DATA:
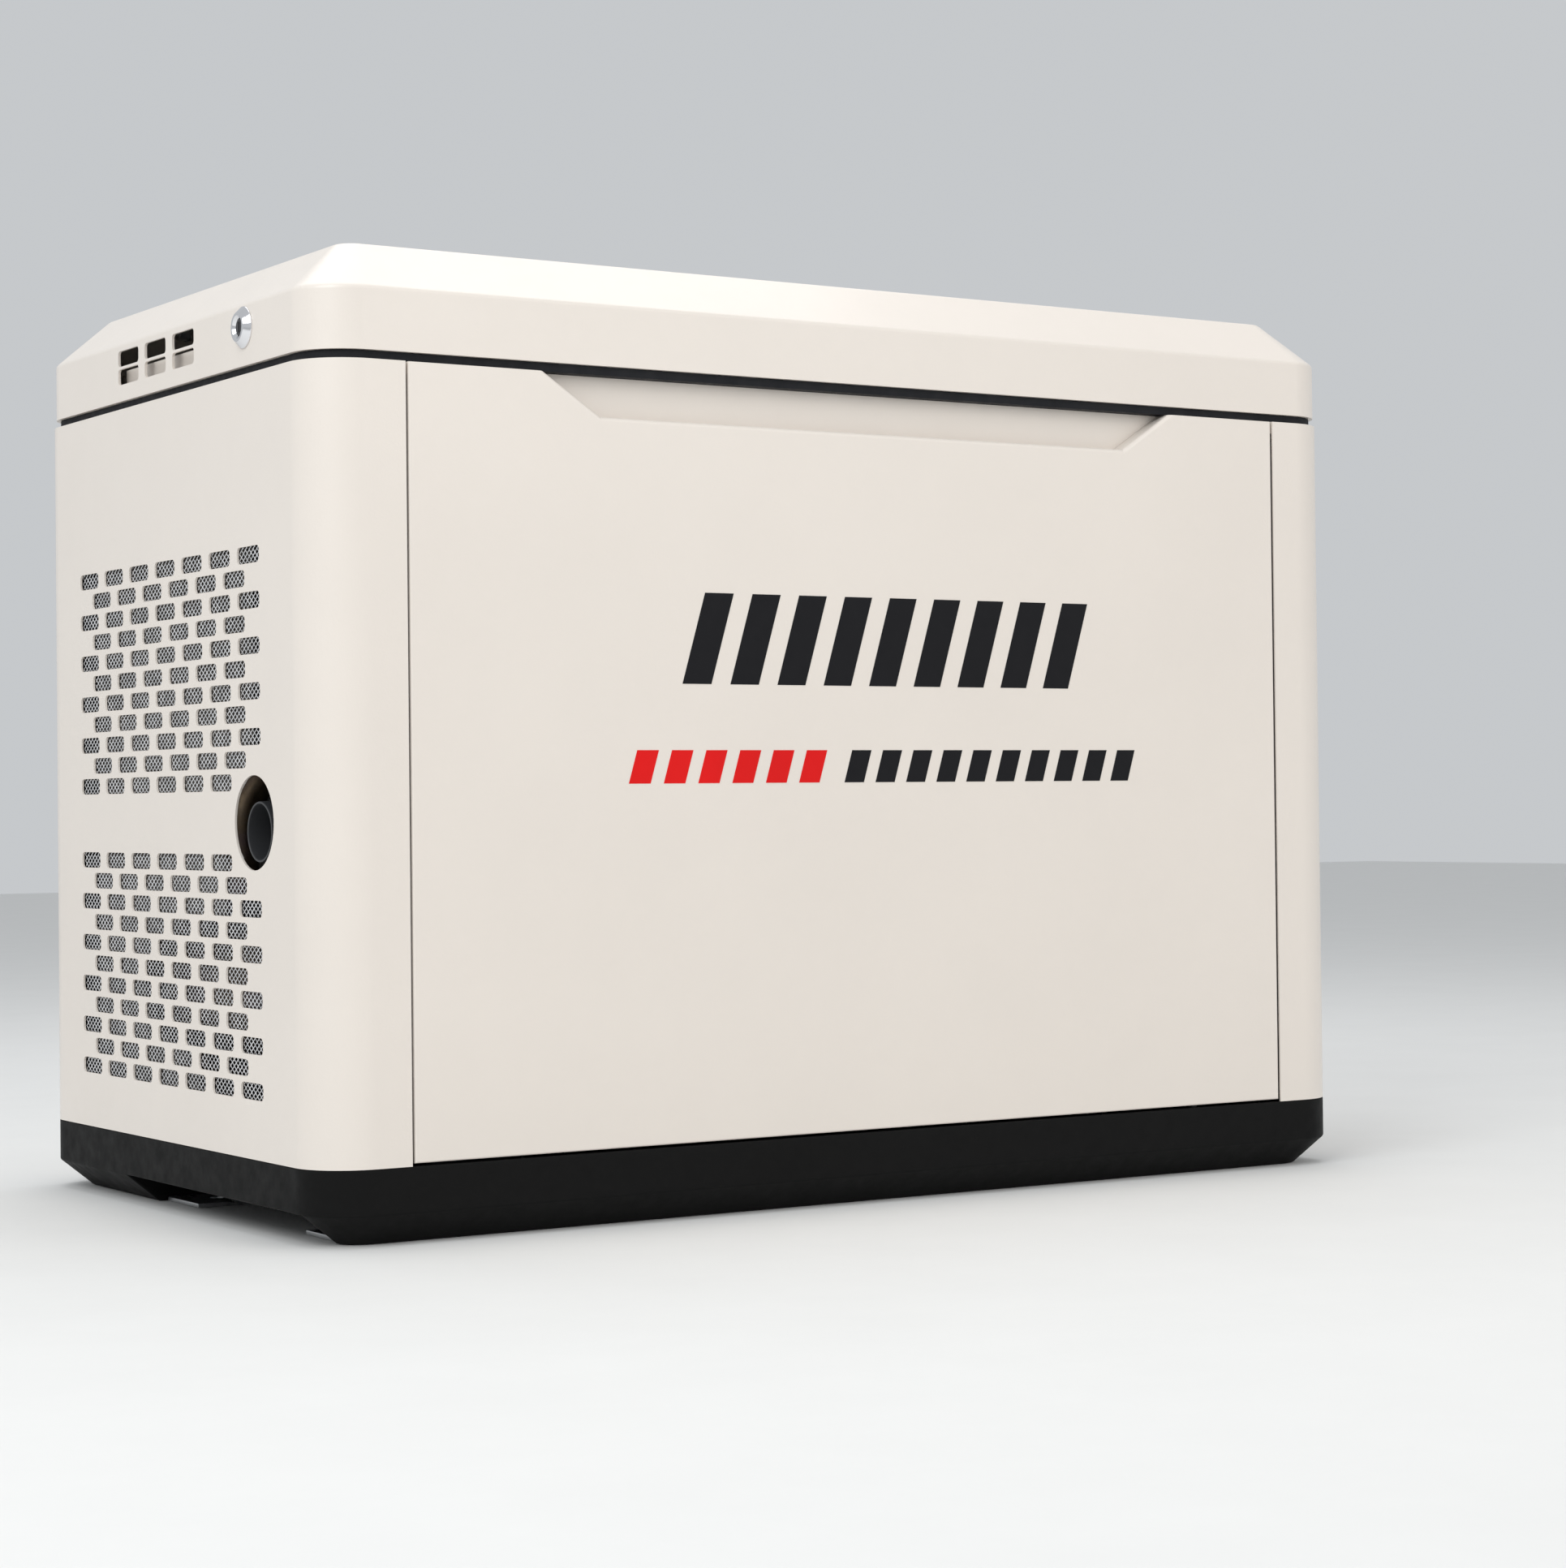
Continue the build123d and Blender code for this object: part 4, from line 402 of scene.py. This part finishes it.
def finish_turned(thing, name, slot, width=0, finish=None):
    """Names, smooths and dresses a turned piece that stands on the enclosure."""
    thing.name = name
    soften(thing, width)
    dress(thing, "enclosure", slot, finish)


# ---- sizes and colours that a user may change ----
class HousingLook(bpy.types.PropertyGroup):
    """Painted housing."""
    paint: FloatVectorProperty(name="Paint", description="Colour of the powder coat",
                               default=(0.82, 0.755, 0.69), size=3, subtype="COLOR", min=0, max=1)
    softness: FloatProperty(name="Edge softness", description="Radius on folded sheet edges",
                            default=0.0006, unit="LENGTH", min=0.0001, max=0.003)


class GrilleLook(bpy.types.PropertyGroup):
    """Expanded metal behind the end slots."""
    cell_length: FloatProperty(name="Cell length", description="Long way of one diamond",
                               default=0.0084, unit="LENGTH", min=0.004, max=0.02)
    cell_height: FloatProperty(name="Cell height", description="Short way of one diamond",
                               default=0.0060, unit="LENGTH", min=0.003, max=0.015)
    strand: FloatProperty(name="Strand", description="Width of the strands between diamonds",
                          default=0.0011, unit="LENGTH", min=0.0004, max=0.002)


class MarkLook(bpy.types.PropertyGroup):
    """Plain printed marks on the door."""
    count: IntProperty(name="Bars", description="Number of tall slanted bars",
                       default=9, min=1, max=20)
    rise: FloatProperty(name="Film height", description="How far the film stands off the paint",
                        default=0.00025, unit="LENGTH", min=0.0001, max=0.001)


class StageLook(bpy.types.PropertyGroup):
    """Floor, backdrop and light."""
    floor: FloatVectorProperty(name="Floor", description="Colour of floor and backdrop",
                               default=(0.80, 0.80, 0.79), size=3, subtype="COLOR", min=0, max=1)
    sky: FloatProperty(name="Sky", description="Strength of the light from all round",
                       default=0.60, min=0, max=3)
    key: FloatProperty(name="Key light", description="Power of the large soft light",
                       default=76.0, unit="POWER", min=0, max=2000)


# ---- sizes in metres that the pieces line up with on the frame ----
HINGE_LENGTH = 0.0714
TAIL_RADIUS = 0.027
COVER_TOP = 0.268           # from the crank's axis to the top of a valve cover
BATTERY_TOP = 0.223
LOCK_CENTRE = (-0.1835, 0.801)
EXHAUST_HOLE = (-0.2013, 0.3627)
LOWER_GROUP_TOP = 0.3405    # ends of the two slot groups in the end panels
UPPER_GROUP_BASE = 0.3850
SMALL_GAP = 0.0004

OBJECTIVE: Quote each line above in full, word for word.

ANSWER TO THE EXERCISE:
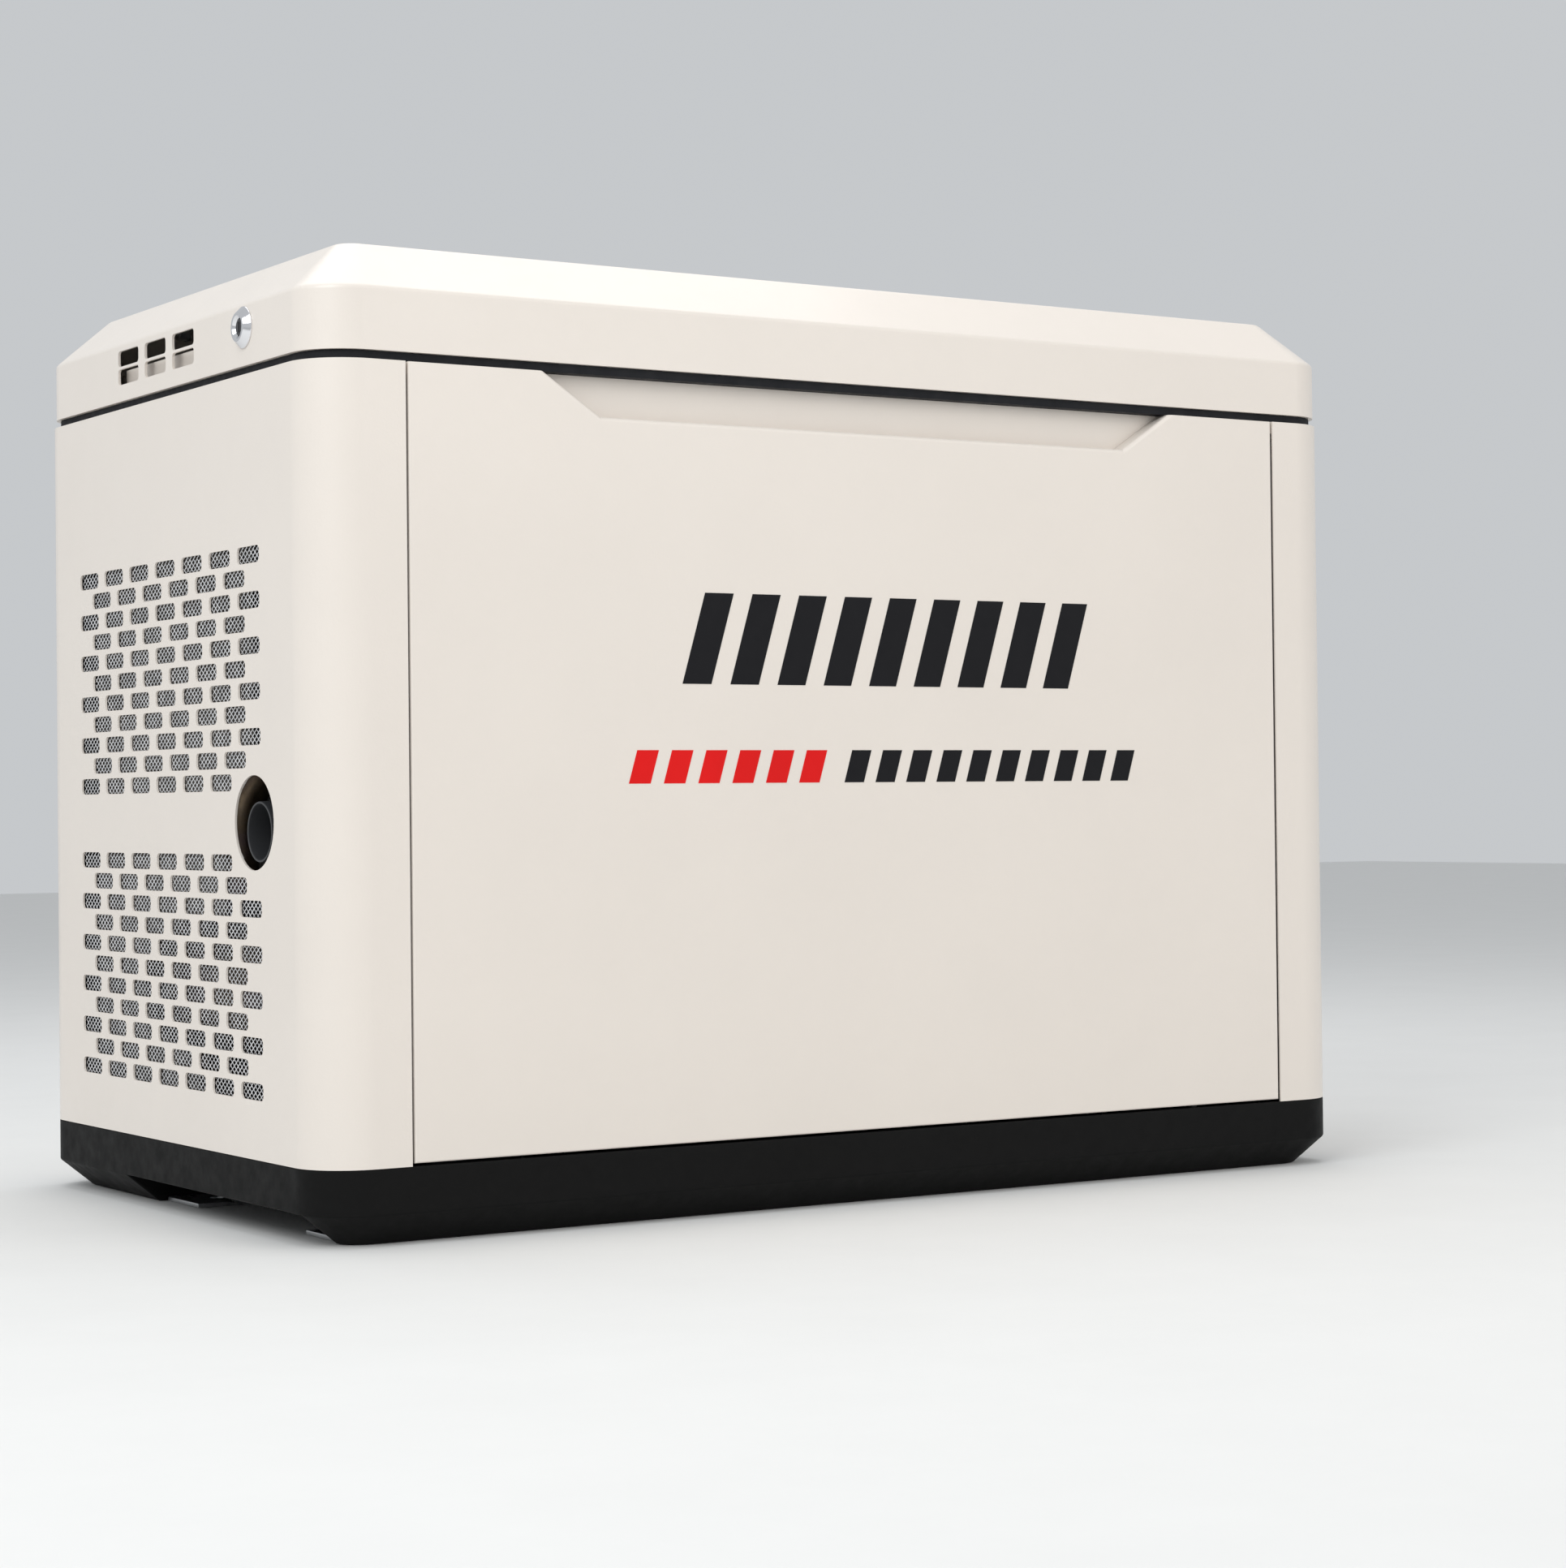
Continue the build123d and Blender code for this object: part 4, from line 402 of scene.py. This part finishes it.
def finish_turned(thing, name, slot, width=0, finish=None):
    """Names, smooths and dresses a turned piece that stands on the enclosure."""
    thing.name = name
    soften(thing, width)
    dress(thing, "enclosure", slot, finish)


# ---- sizes and colours that a user may change ----
class HousingLook(bpy.types.PropertyGroup):
    """Painted housing."""
    paint: FloatVectorProperty(name="Paint", description="Colour of the powder coat",
                               default=(0.82, 0.755, 0.69), size=3, subtype="COLOR", min=0, max=1)
    softness: FloatProperty(name="Edge softness", description="Radius on folded sheet edges",
                            default=0.0006, unit="LENGTH", min=0.0001, max=0.003)


class GrilleLook(bpy.types.PropertyGroup):
    """Expanded metal behind the end slots."""
    cell_length: FloatProperty(name="Cell length", description="Long way of one diamond",
                               default=0.0084, unit="LENGTH", min=0.004, max=0.02)
    cell_height: FloatProperty(name="Cell height", description="Short way of one diamond",
                               default=0.0060, unit="LENGTH", min=0.003, max=0.015)
    strand: FloatProperty(name="Strand", description="Width of the strands between diamonds",
                          default=0.0011, unit="LENGTH", min=0.0004, max=0.002)


class MarkLook(bpy.types.PropertyGroup):
    """Plain printed marks on the door."""
    count: IntProperty(name="Bars", description="Number of tall slanted bars",
                       default=9, min=1, max=20)
    rise: FloatProperty(name="Film height", description="How far the film stands off the paint",
                        default=0.00025, unit="LENGTH", min=0.0001, max=0.001)


class StageLook(bpy.types.PropertyGroup):
    """Floor, backdrop and light."""
    floor: FloatVectorProperty(name="Floor", description="Colour of floor and backdrop",
                               default=(0.80, 0.80, 0.79), size=3, subtype="COLOR", min=0, max=1)
    sky: FloatProperty(name="Sky", description="Strength of the light from all round",
                       default=0.60, min=0, max=3)
    key: FloatProperty(name="Key light", description="Power of the large soft light",
                       default=76.0, unit="POWER", min=0, max=2000)


# ---- sizes in metres that the pieces line up with on the frame ----
HINGE_LENGTH = 0.0714
TAIL_RADIUS = 0.027
COVER_TOP = 0.268           # from the crank's axis to the top of a valve cover
BATTERY_TOP = 0.223
LOCK_CENTRE = (-0.1835, 0.801)
EXHAUST_HOLE = (-0.2013, 0.3627)
LOWER_GROUP_TOP = 0.3405    # ends of the two slot groups in the end panels
UPPER_GROUP_BASE = 0.3850
SMALL_GAP = 0.0004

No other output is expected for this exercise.